Write out every entry exactly as it stands.
[start GIVEN ENTRIES]
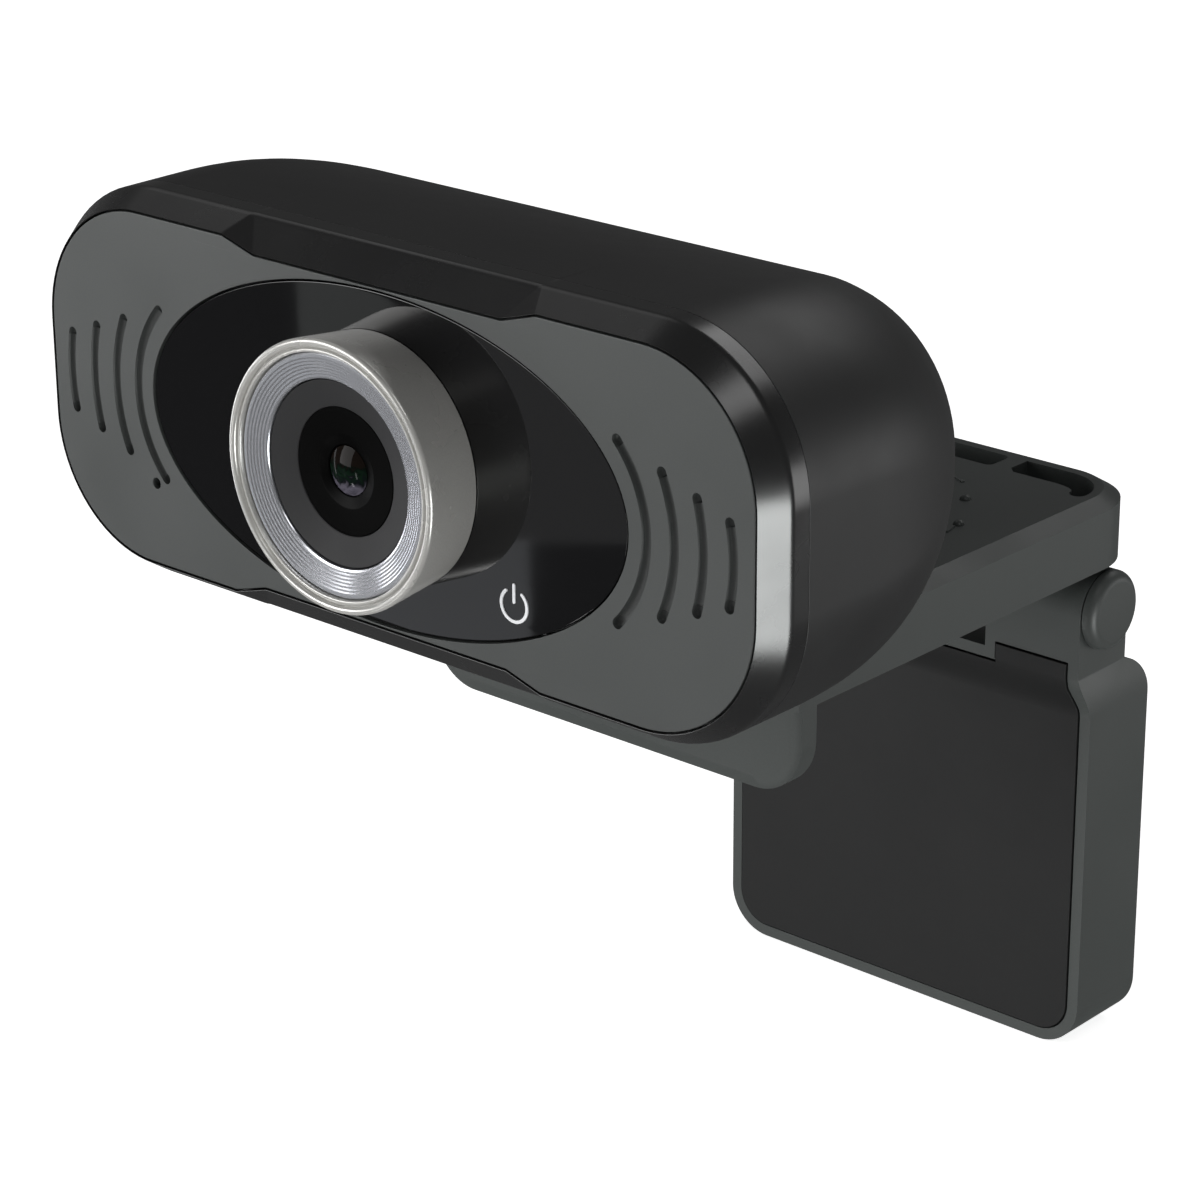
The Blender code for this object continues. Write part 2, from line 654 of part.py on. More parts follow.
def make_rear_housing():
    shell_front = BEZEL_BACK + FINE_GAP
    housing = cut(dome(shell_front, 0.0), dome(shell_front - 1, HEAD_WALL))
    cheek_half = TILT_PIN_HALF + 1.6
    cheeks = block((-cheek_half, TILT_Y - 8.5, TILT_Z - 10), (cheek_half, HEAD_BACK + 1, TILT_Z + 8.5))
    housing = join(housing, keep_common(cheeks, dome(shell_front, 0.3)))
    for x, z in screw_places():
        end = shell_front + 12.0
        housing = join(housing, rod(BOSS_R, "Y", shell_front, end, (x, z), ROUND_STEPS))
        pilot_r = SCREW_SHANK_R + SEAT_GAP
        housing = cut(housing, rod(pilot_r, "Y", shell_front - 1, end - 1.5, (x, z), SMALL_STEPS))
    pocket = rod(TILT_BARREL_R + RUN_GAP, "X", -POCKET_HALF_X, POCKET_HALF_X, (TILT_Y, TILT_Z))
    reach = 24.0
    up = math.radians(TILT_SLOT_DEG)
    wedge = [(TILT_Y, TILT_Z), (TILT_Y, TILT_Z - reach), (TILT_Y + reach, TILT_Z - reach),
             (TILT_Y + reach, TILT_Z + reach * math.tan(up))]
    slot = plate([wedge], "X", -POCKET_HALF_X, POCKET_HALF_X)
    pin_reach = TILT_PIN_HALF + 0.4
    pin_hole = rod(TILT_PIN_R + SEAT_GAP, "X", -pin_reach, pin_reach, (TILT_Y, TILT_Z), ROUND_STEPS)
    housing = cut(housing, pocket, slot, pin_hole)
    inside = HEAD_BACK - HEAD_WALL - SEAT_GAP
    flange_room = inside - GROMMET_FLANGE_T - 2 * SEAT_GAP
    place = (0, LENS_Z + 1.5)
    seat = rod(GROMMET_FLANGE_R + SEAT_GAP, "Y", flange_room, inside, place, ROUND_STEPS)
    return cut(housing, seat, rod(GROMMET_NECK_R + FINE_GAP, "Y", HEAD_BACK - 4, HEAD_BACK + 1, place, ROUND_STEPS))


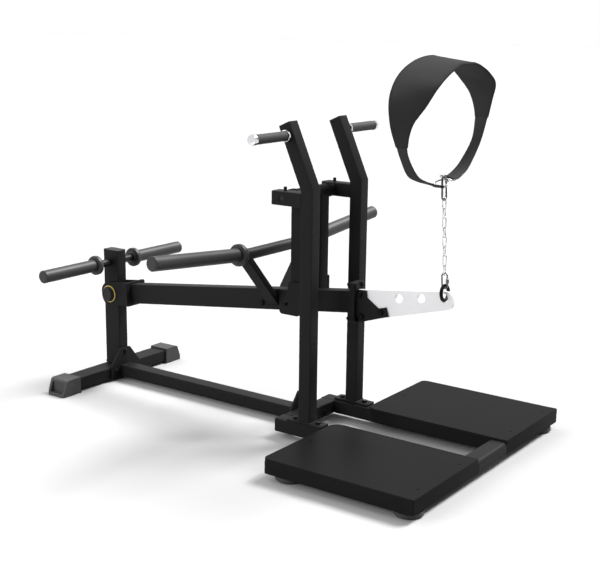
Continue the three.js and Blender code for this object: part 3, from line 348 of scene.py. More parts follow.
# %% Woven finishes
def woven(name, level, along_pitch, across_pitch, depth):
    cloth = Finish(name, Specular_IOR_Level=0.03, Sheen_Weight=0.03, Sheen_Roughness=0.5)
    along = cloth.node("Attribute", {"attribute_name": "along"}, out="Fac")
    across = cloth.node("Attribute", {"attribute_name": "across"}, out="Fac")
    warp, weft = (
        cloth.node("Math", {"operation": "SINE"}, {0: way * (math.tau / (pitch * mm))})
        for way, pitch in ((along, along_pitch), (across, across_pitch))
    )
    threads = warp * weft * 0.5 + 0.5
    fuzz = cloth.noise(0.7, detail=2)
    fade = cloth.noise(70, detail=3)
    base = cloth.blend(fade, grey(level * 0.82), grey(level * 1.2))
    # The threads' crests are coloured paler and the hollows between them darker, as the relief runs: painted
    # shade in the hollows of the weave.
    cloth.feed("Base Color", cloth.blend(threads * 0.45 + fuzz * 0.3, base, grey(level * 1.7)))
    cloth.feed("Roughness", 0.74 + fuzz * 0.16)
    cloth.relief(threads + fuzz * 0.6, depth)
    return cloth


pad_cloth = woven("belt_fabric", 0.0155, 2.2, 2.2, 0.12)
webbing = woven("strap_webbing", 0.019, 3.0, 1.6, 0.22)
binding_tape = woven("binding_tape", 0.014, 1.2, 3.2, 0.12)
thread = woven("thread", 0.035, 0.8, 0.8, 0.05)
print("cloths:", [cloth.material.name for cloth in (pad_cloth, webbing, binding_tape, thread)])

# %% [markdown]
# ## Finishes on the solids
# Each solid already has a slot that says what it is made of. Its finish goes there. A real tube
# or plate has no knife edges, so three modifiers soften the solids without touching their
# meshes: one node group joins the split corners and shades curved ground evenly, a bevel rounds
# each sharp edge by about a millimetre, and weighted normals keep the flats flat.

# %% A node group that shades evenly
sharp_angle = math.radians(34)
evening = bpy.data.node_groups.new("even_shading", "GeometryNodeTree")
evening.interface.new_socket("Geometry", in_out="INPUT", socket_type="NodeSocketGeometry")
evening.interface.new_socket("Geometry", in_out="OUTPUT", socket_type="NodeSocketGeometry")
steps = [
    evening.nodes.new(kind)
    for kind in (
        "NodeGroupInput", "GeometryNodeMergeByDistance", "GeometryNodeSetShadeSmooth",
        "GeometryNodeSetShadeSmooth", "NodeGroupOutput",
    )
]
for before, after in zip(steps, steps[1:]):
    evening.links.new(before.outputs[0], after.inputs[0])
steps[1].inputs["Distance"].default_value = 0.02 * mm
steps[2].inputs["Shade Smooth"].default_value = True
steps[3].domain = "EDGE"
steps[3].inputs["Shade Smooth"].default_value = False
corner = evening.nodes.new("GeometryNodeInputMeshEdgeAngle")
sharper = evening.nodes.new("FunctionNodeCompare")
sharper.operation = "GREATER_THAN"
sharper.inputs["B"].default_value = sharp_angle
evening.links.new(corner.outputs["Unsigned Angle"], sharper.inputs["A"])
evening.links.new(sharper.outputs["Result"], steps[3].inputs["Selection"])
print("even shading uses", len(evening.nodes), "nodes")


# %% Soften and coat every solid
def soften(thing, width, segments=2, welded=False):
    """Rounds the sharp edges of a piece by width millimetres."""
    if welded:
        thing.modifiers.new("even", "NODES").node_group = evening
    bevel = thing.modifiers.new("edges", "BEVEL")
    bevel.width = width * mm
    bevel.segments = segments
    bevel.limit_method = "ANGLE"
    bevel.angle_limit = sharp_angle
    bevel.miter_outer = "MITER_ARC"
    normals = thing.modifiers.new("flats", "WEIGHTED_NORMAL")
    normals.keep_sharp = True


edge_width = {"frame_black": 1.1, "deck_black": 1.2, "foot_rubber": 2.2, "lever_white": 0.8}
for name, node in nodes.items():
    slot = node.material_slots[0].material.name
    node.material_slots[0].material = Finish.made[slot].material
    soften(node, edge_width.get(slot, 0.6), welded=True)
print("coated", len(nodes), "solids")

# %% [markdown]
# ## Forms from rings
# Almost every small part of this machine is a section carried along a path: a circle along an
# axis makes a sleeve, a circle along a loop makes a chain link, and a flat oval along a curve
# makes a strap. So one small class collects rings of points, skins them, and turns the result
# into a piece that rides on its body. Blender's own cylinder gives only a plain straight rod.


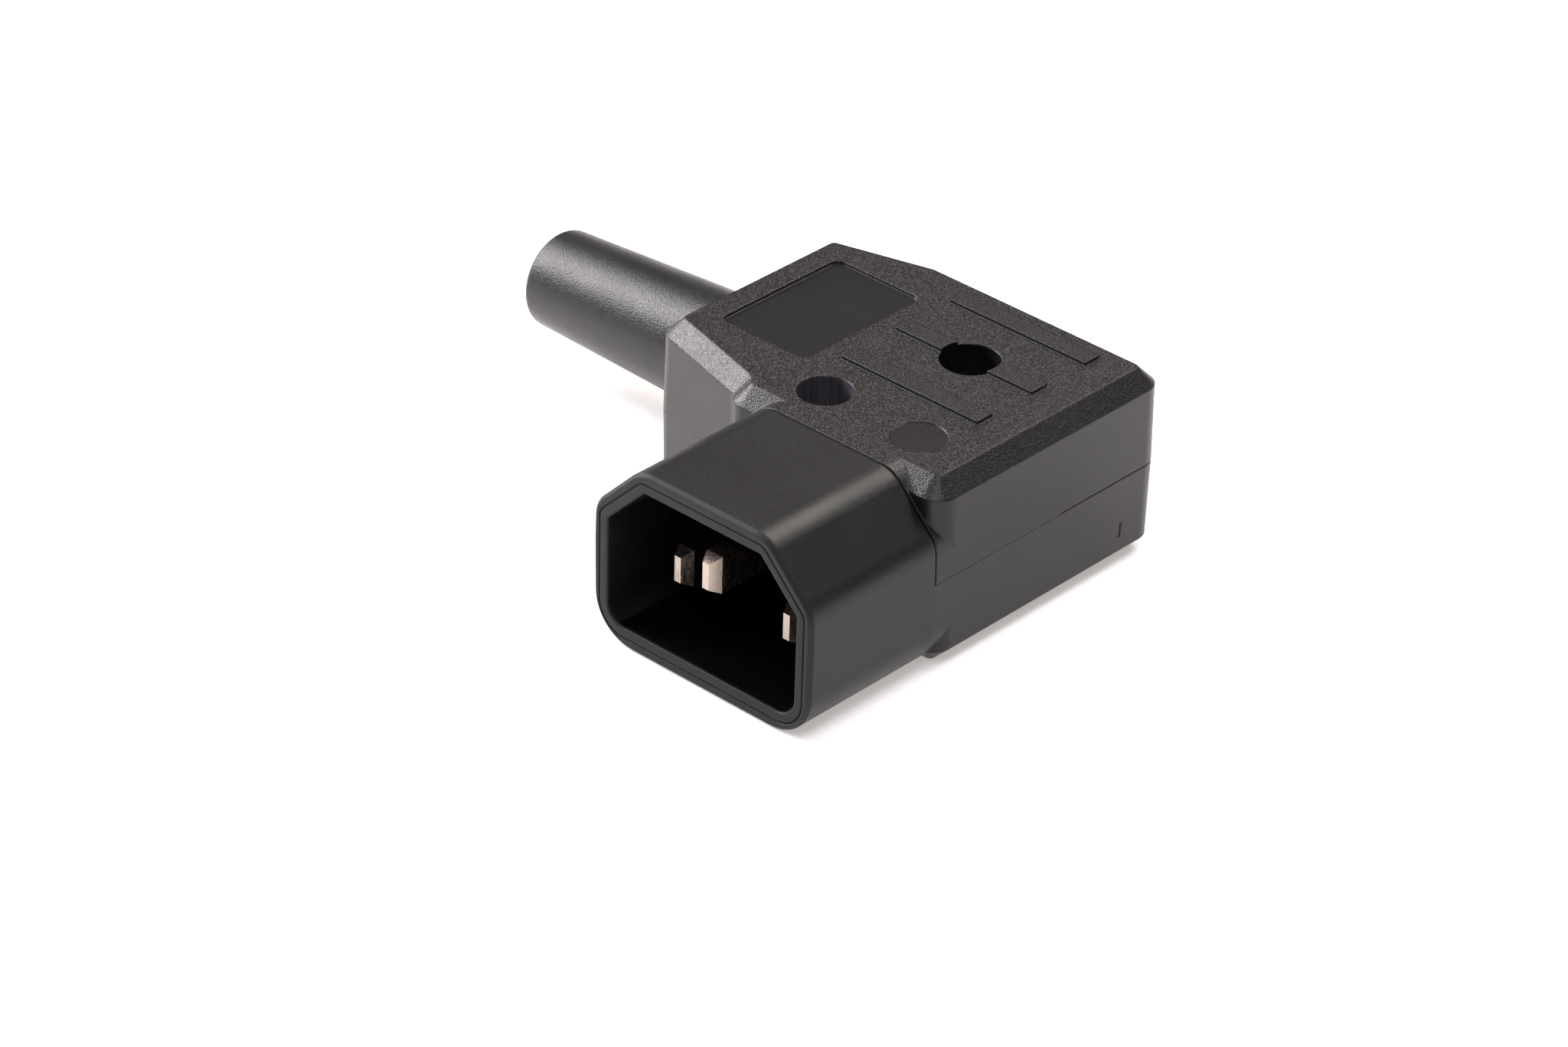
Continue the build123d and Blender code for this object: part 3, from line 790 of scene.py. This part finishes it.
[end GIVEN ENTRIES]
* [EXERCISE ANSWER]
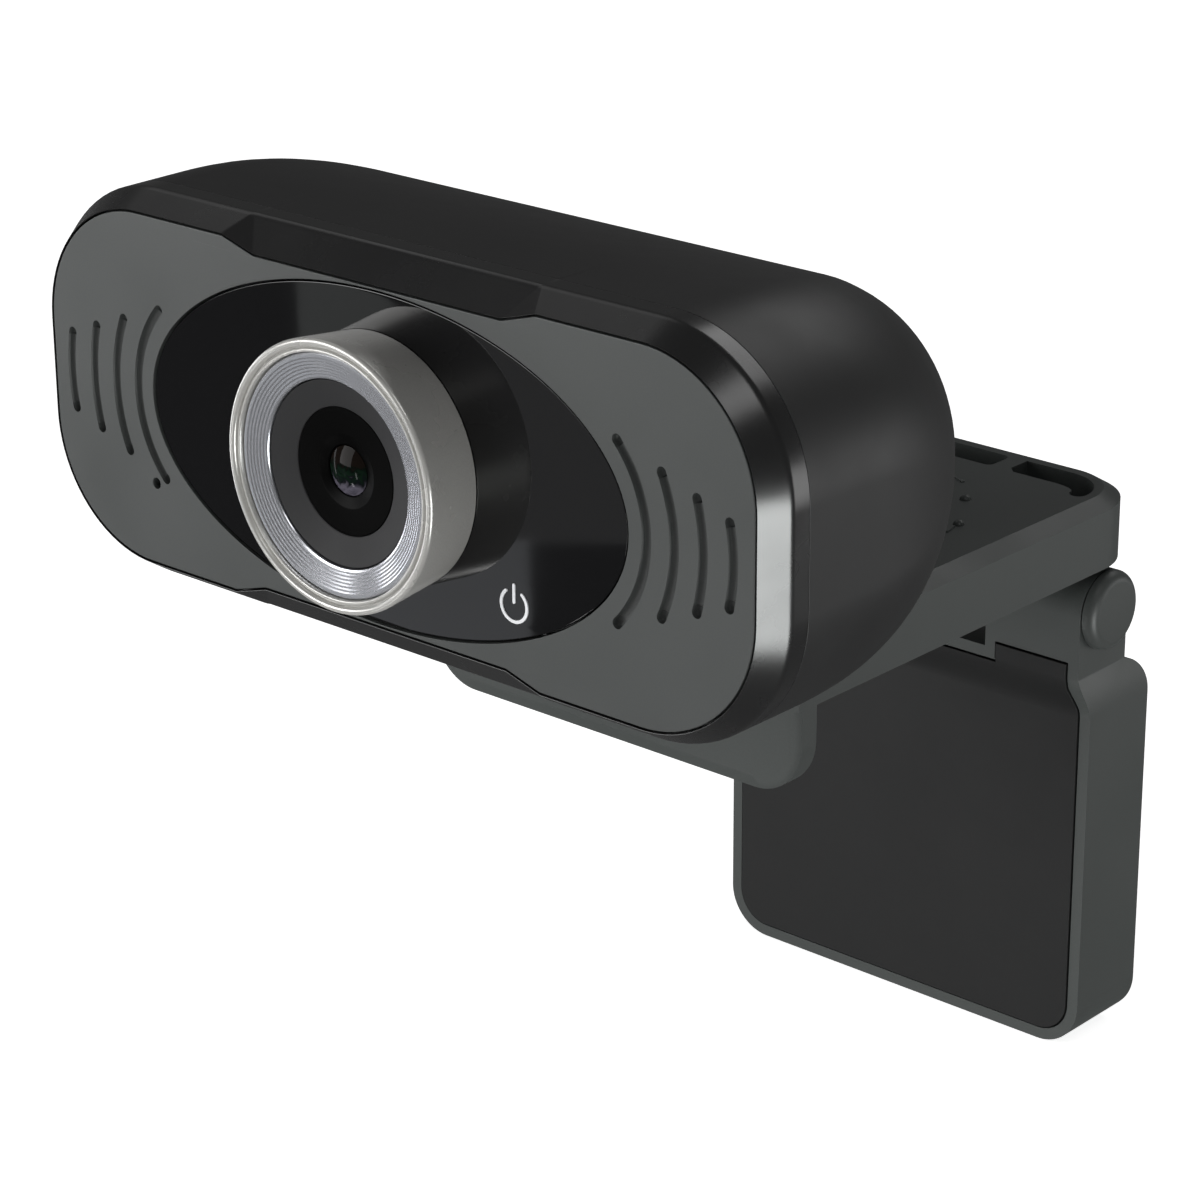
The Blender code for this object continues. Write part 2, from line 654 of part.py on. More parts follow.
def make_rear_housing():
    shell_front = BEZEL_BACK + FINE_GAP
    housing = cut(dome(shell_front, 0.0), dome(shell_front - 1, HEAD_WALL))
    cheek_half = TILT_PIN_HALF + 1.6
    cheeks = block((-cheek_half, TILT_Y - 8.5, TILT_Z - 10), (cheek_half, HEAD_BACK + 1, TILT_Z + 8.5))
    housing = join(housing, keep_common(cheeks, dome(shell_front, 0.3)))
    for x, z in screw_places():
        end = shell_front + 12.0
        housing = join(housing, rod(BOSS_R, "Y", shell_front, end, (x, z), ROUND_STEPS))
        pilot_r = SCREW_SHANK_R + SEAT_GAP
        housing = cut(housing, rod(pilot_r, "Y", shell_front - 1, end - 1.5, (x, z), SMALL_STEPS))
    pocket = rod(TILT_BARREL_R + RUN_GAP, "X", -POCKET_HALF_X, POCKET_HALF_X, (TILT_Y, TILT_Z))
    reach = 24.0
    up = math.radians(TILT_SLOT_DEG)
    wedge = [(TILT_Y, TILT_Z), (TILT_Y, TILT_Z - reach), (TILT_Y + reach, TILT_Z - reach),
             (TILT_Y + reach, TILT_Z + reach * math.tan(up))]
    slot = plate([wedge], "X", -POCKET_HALF_X, POCKET_HALF_X)
    pin_reach = TILT_PIN_HALF + 0.4
    pin_hole = rod(TILT_PIN_R + SEAT_GAP, "X", -pin_reach, pin_reach, (TILT_Y, TILT_Z), ROUND_STEPS)
    housing = cut(housing, pocket, slot, pin_hole)
    inside = HEAD_BACK - HEAD_WALL - SEAT_GAP
    flange_room = inside - GROMMET_FLANGE_T - 2 * SEAT_GAP
    place = (0, LENS_Z + 1.5)
    seat = rod(GROMMET_FLANGE_R + SEAT_GAP, "Y", flange_room, inside, place, ROUND_STEPS)
    return cut(housing, seat, rod(GROMMET_NECK_R + FINE_GAP, "Y", HEAD_BACK - 4, HEAD_BACK + 1, place, ROUND_STEPS))


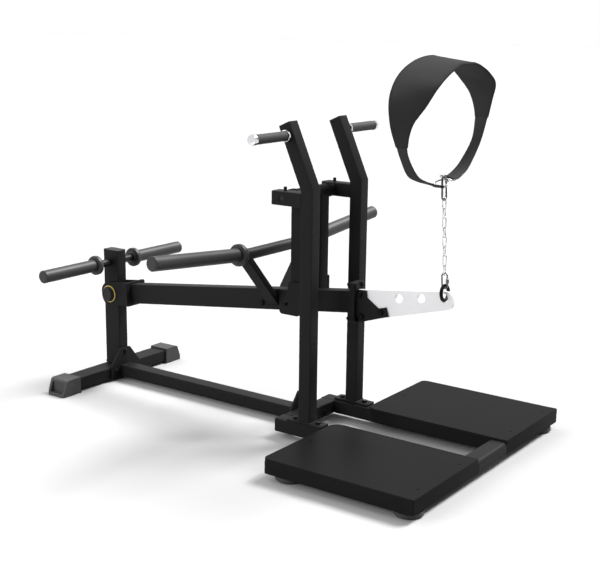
Continue the three.js and Blender code for this object: part 3, from line 348 of scene.py. More parts follow.
# %% Woven finishes
def woven(name, level, along_pitch, across_pitch, depth):
    cloth = Finish(name, Specular_IOR_Level=0.03, Sheen_Weight=0.03, Sheen_Roughness=0.5)
    along = cloth.node("Attribute", {"attribute_name": "along"}, out="Fac")
    across = cloth.node("Attribute", {"attribute_name": "across"}, out="Fac")
    warp, weft = (
        cloth.node("Math", {"operation": "SINE"}, {0: way * (math.tau / (pitch * mm))})
        for way, pitch in ((along, along_pitch), (across, across_pitch))
    )
    threads = warp * weft * 0.5 + 0.5
    fuzz = cloth.noise(0.7, detail=2)
    fade = cloth.noise(70, detail=3)
    base = cloth.blend(fade, grey(level * 0.82), grey(level * 1.2))
    # The threads' crests are coloured paler and the hollows between them darker, as the relief runs: painted
    # shade in the hollows of the weave.
    cloth.feed("Base Color", cloth.blend(threads * 0.45 + fuzz * 0.3, base, grey(level * 1.7)))
    cloth.feed("Roughness", 0.74 + fuzz * 0.16)
    cloth.relief(threads + fuzz * 0.6, depth)
    return cloth


pad_cloth = woven("belt_fabric", 0.0155, 2.2, 2.2, 0.12)
webbing = woven("strap_webbing", 0.019, 3.0, 1.6, 0.22)
binding_tape = woven("binding_tape", 0.014, 1.2, 3.2, 0.12)
thread = woven("thread", 0.035, 0.8, 0.8, 0.05)
print("cloths:", [cloth.material.name for cloth in (pad_cloth, webbing, binding_tape, thread)])

# %% [markdown]
# ## Finishes on the solids
# Each solid already has a slot that says what it is made of. Its finish goes there. A real tube
# or plate has no knife edges, so three modifiers soften the solids without touching their
# meshes: one node group joins the split corners and shades curved ground evenly, a bevel rounds
# each sharp edge by about a millimetre, and weighted normals keep the flats flat.

# %% A node group that shades evenly
sharp_angle = math.radians(34)
evening = bpy.data.node_groups.new("even_shading", "GeometryNodeTree")
evening.interface.new_socket("Geometry", in_out="INPUT", socket_type="NodeSocketGeometry")
evening.interface.new_socket("Geometry", in_out="OUTPUT", socket_type="NodeSocketGeometry")
steps = [
    evening.nodes.new(kind)
    for kind in (
        "NodeGroupInput", "GeometryNodeMergeByDistance", "GeometryNodeSetShadeSmooth",
        "GeometryNodeSetShadeSmooth", "NodeGroupOutput",
    )
]
for before, after in zip(steps, steps[1:]):
    evening.links.new(before.outputs[0], after.inputs[0])
steps[1].inputs["Distance"].default_value = 0.02 * mm
steps[2].inputs["Shade Smooth"].default_value = True
steps[3].domain = "EDGE"
steps[3].inputs["Shade Smooth"].default_value = False
corner = evening.nodes.new("GeometryNodeInputMeshEdgeAngle")
sharper = evening.nodes.new("FunctionNodeCompare")
sharper.operation = "GREATER_THAN"
sharper.inputs["B"].default_value = sharp_angle
evening.links.new(corner.outputs["Unsigned Angle"], sharper.inputs["A"])
evening.links.new(sharper.outputs["Result"], steps[3].inputs["Selection"])
print("even shading uses", len(evening.nodes), "nodes")


# %% Soften and coat every solid
def soften(thing, width, segments=2, welded=False):
    """Rounds the sharp edges of a piece by width millimetres."""
    if welded:
        thing.modifiers.new("even", "NODES").node_group = evening
    bevel = thing.modifiers.new("edges", "BEVEL")
    bevel.width = width * mm
    bevel.segments = segments
    bevel.limit_method = "ANGLE"
    bevel.angle_limit = sharp_angle
    bevel.miter_outer = "MITER_ARC"
    normals = thing.modifiers.new("flats", "WEIGHTED_NORMAL")
    normals.keep_sharp = True


edge_width = {"frame_black": 1.1, "deck_black": 1.2, "foot_rubber": 2.2, "lever_white": 0.8}
for name, node in nodes.items():
    slot = node.material_slots[0].material.name
    node.material_slots[0].material = Finish.made[slot].material
    soften(node, edge_width.get(slot, 0.6), welded=True)
print("coated", len(nodes), "solids")

# %% [markdown]
# ## Forms from rings
# Almost every small part of this machine is a section carried along a path: a circle along an
# axis makes a sleeve, a circle along a loop makes a chain link, and a flat oval along a curve
# makes a strap. So one small class collects rings of points, skins them, and turns the result
# into a piece that rides on its body. Blender's own cylinder gives only a plain straight rod.


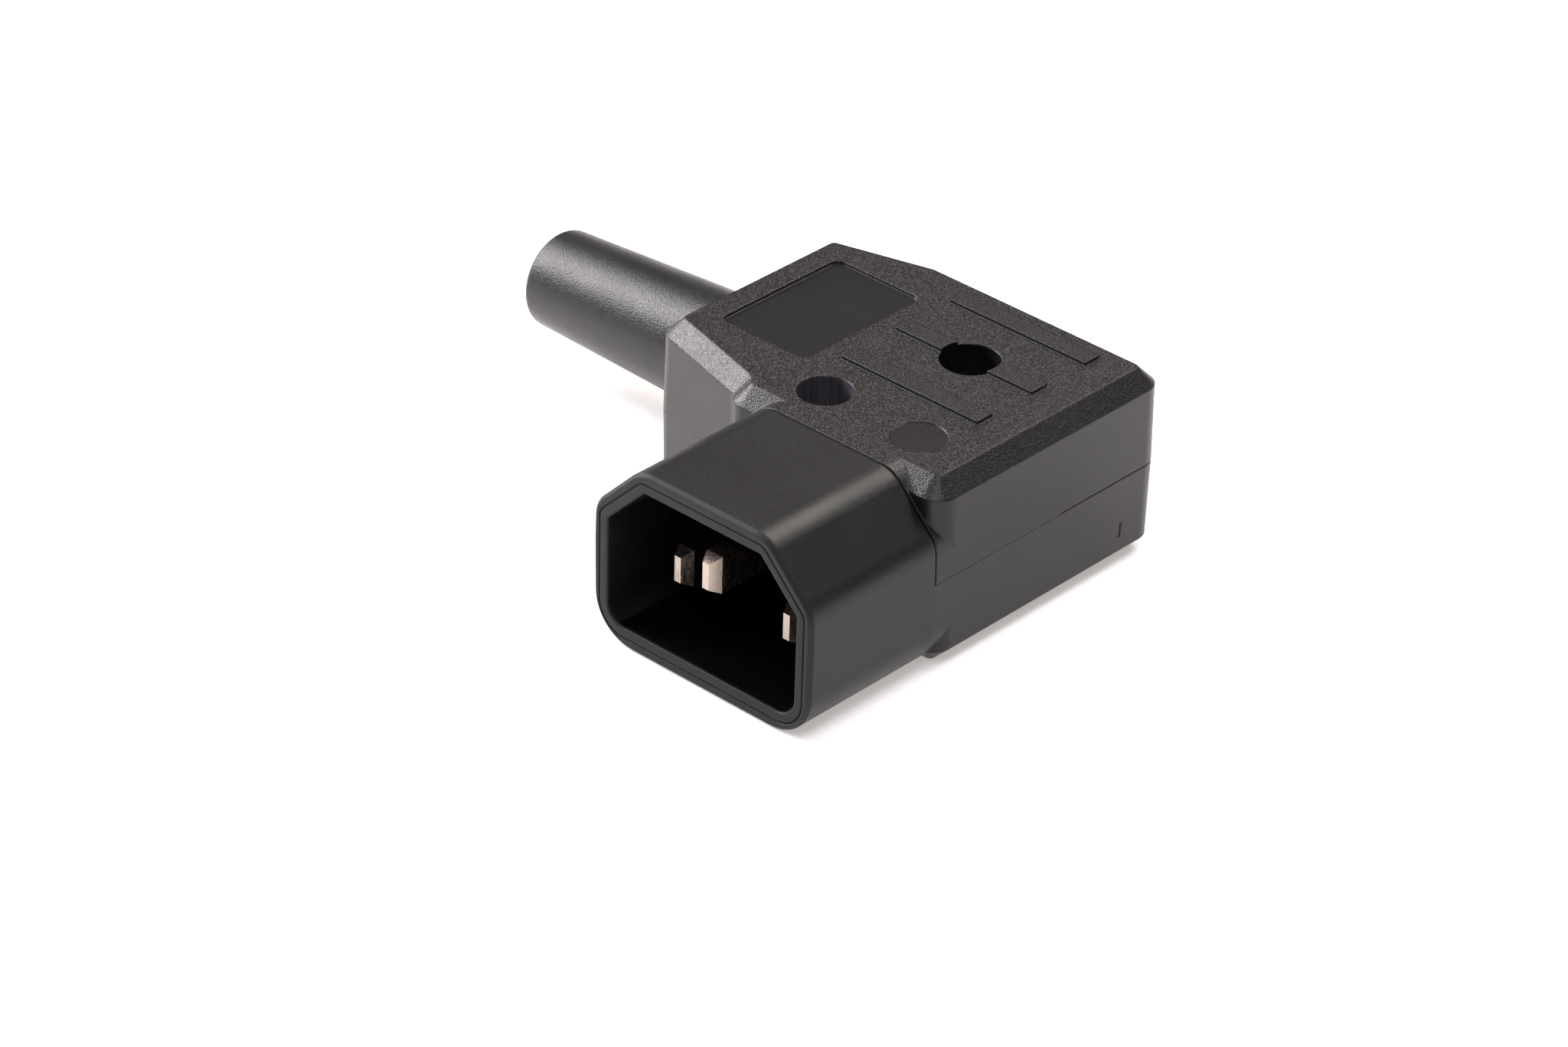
Continue the build123d and Blender code for this object: part 3, from line 790 of scene.py. This part finishes it.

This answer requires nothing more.